Para Hart, a educação sobre as drogas longe do preconceito alimentado pelo senso comum é a base para a mudança no paradigma que implica em violência urbana. Entretanto, existem ações imediatas, afirma o pesquisador. “Temos que fazer com que ninguém mais possa ser preso por posse para uso pessoal. Podemos chamar isso de descriminalização. É um passo simples e até tolerável para políticos de direita”, disse.

Então, completa, vem a regulamentação. “Se simplesmente descriminalizarmos, não estaremos atuando sobre a saúde dos usuários. Para mantê-los livres de ‘impurezas’, podemos regulamentar com o governo, assim como fazem com o álcool. Podemos fazer a mesma coisa com a cocaína e com a maconha. Nos Estados Unidos já vemos luz neste sentido e podemos fazer isso aqui também”, sugeriu.

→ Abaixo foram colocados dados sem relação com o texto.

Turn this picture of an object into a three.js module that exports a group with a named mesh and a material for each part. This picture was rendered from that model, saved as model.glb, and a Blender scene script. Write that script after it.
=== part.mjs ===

“Agora, o Brasil é um dos países mais violentos do mundo. Se estamos preocupados com a violência, a única forma de tratar isso é regulamentar as drogas. A descriminalização não vai trazer isso, será preciso a regulamentação. Isso pode ser difícil para algumas pessoas, então, é importante a educação da maneira certa. Quando nós mudarmos a política de drogas, ainda vamos ter pessoas que continuarão excluídas. A política de drogas é uma ferramenta que a sociedade usa para marginalizar, mas existem outras muitas. Se quisermos evoluir como sociedade, temos que garantir educação e oportunidades”, concluiu.